Problem statement —
Transcribe the material below exactly as it appears.

Provided data —

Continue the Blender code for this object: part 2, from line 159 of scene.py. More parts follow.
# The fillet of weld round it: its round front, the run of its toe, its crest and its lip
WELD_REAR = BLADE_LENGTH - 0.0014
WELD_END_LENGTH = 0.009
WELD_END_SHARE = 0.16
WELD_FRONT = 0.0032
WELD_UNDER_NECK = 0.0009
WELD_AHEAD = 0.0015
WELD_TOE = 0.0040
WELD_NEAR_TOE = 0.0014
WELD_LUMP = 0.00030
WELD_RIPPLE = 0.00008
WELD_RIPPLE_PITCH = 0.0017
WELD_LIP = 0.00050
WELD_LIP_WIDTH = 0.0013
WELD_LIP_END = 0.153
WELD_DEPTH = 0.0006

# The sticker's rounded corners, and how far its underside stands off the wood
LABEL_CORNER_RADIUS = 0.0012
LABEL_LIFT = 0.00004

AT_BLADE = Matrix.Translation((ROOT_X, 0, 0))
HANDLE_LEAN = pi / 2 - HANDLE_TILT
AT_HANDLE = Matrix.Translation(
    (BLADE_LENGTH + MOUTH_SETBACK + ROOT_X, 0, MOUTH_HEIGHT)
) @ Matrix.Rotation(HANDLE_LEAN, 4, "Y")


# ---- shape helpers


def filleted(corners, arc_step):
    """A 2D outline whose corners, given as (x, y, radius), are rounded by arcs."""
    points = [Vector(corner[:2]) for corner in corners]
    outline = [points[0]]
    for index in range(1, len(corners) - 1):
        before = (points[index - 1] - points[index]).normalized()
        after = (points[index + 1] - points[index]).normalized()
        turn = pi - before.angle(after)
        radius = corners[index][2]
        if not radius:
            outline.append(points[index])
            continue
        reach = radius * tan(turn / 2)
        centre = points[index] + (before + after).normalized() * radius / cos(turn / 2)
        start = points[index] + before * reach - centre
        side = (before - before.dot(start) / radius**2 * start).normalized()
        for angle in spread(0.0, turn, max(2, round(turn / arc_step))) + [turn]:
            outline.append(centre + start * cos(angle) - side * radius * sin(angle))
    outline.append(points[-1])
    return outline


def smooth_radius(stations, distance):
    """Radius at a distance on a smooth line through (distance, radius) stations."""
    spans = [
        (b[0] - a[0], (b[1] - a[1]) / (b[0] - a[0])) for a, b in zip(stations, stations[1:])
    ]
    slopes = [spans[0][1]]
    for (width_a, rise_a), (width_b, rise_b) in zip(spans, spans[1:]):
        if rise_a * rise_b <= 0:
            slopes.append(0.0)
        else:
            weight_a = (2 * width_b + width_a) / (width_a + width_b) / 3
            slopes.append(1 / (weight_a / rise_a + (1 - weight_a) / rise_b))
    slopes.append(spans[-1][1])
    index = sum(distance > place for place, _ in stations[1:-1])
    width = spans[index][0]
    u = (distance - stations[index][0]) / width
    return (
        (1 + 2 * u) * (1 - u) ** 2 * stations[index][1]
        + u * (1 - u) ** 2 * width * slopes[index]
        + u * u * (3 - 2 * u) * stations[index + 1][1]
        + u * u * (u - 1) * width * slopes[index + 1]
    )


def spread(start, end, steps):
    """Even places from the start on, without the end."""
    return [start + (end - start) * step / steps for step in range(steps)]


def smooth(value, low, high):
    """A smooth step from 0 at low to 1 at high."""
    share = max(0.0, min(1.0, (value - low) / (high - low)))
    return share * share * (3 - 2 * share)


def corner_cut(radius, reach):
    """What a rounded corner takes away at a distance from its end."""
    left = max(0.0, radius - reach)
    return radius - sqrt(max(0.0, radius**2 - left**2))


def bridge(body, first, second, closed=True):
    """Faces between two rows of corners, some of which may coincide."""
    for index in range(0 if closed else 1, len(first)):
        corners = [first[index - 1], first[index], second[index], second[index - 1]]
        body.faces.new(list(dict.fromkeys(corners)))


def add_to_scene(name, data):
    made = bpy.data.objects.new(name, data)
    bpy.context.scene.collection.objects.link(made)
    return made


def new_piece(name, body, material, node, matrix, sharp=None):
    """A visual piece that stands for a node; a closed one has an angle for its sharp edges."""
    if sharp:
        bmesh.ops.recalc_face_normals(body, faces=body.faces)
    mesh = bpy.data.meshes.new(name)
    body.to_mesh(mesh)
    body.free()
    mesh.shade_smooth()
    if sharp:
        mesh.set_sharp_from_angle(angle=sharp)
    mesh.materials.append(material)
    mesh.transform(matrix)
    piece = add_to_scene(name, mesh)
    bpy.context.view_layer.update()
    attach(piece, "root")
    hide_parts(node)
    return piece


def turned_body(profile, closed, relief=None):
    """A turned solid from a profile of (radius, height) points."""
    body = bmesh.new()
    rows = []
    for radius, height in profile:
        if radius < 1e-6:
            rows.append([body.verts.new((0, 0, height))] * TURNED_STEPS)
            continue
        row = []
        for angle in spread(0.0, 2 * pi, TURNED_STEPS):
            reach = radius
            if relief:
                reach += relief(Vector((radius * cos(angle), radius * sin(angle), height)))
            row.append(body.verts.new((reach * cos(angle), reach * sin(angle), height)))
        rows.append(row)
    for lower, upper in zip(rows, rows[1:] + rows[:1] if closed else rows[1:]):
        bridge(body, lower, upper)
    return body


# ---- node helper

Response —
Continue the Blender code for this object: part 2, from line 159 of scene.py. More parts follow.
# The fillet of weld round it: its round front, the run of its toe, its crest and its lip
WELD_REAR = BLADE_LENGTH - 0.0014
WELD_END_LENGTH = 0.009
WELD_END_SHARE = 0.16
WELD_FRONT = 0.0032
WELD_UNDER_NECK = 0.0009
WELD_AHEAD = 0.0015
WELD_TOE = 0.0040
WELD_NEAR_TOE = 0.0014
WELD_LUMP = 0.00030
WELD_RIPPLE = 0.00008
WELD_RIPPLE_PITCH = 0.0017
WELD_LIP = 0.00050
WELD_LIP_WIDTH = 0.0013
WELD_LIP_END = 0.153
WELD_DEPTH = 0.0006

# The sticker's rounded corners, and how far its underside stands off the wood
LABEL_CORNER_RADIUS = 0.0012
LABEL_LIFT = 0.00004

AT_BLADE = Matrix.Translation((ROOT_X, 0, 0))
HANDLE_LEAN = pi / 2 - HANDLE_TILT
AT_HANDLE = Matrix.Translation(
    (BLADE_LENGTH + MOUTH_SETBACK + ROOT_X, 0, MOUTH_HEIGHT)
) @ Matrix.Rotation(HANDLE_LEAN, 4, "Y")


# ---- shape helpers


def filleted(corners, arc_step):
    """A 2D outline whose corners, given as (x, y, radius), are rounded by arcs."""
    points = [Vector(corner[:2]) for corner in corners]
    outline = [points[0]]
    for index in range(1, len(corners) - 1):
        before = (points[index - 1] - points[index]).normalized()
        after = (points[index + 1] - points[index]).normalized()
        turn = pi - before.angle(after)
        radius = corners[index][2]
        if not radius:
            outline.append(points[index])
            continue
        reach = radius * tan(turn / 2)
        centre = points[index] + (before + after).normalized() * radius / cos(turn / 2)
        start = points[index] + before * reach - centre
        side = (before - before.dot(start) / radius**2 * start).normalized()
        for angle in spread(0.0, turn, max(2, round(turn / arc_step))) + [turn]:
            outline.append(centre + start * cos(angle) - side * radius * sin(angle))
    outline.append(points[-1])
    return outline


def smooth_radius(stations, distance):
    """Radius at a distance on a smooth line through (distance, radius) stations."""
    spans = [
        (b[0] - a[0], (b[1] - a[1]) / (b[0] - a[0])) for a, b in zip(stations, stations[1:])
    ]
    slopes = [spans[0][1]]
    for (width_a, rise_a), (width_b, rise_b) in zip(spans, spans[1:]):
        if rise_a * rise_b <= 0:
            slopes.append(0.0)
        else:
            weight_a = (2 * width_b + width_a) / (width_a + width_b) / 3
            slopes.append(1 / (weight_a / rise_a + (1 - weight_a) / rise_b))
    slopes.append(spans[-1][1])
    index = sum(distance > place for place, _ in stations[1:-1])
    width = spans[index][0]
    u = (distance - stations[index][0]) / width
    return (
        (1 + 2 * u) * (1 - u) ** 2 * stations[index][1]
        + u * (1 - u) ** 2 * width * slopes[index]
        + u * u * (3 - 2 * u) * stations[index + 1][1]
        + u * u * (u - 1) * width * slopes[index + 1]
    )


def spread(start, end, steps):
    """Even places from the start on, without the end."""
    return [start + (end - start) * step / steps for step in range(steps)]


def smooth(value, low, high):
    """A smooth step from 0 at low to 1 at high."""
    share = max(0.0, min(1.0, (value - low) / (high - low)))
    return share * share * (3 - 2 * share)


def corner_cut(radius, reach):
    """What a rounded corner takes away at a distance from its end."""
    left = max(0.0, radius - reach)
    return radius - sqrt(max(0.0, radius**2 - left**2))


def bridge(body, first, second, closed=True):
    """Faces between two rows of corners, some of which may coincide."""
    for index in range(0 if closed else 1, len(first)):
        corners = [first[index - 1], first[index], second[index], second[index - 1]]
        body.faces.new(list(dict.fromkeys(corners)))


def add_to_scene(name, data):
    made = bpy.data.objects.new(name, data)
    bpy.context.scene.collection.objects.link(made)
    return made


def new_piece(name, body, material, node, matrix, sharp=None):
    """A visual piece that stands for a node; a closed one has an angle for its sharp edges."""
    if sharp:
        bmesh.ops.recalc_face_normals(body, faces=body.faces)
    mesh = bpy.data.meshes.new(name)
    body.to_mesh(mesh)
    body.free()
    mesh.shade_smooth()
    if sharp:
        mesh.set_sharp_from_angle(angle=sharp)
    mesh.materials.append(material)
    mesh.transform(matrix)
    piece = add_to_scene(name, mesh)
    bpy.context.view_layer.update()
    attach(piece, "root")
    hide_parts(node)
    return piece


def turned_body(profile, closed, relief=None):
    """A turned solid from a profile of (radius, height) points."""
    body = bmesh.new()
    rows = []
    for radius, height in profile:
        if radius < 1e-6:
            rows.append([body.verts.new((0, 0, height))] * TURNED_STEPS)
            continue
        row = []
        for angle in spread(0.0, 2 * pi, TURNED_STEPS):
            reach = radius
            if relief:
                reach += relief(Vector((radius * cos(angle), radius * sin(angle), height)))
            row.append(body.verts.new((reach * cos(angle), reach * sin(angle), height)))
        rows.append(row)
    for lower, upper in zip(rows, rows[1:] + rows[:1] if closed else rows[1:]):
        bridge(body, lower, upper)
    return body


# ---- node helper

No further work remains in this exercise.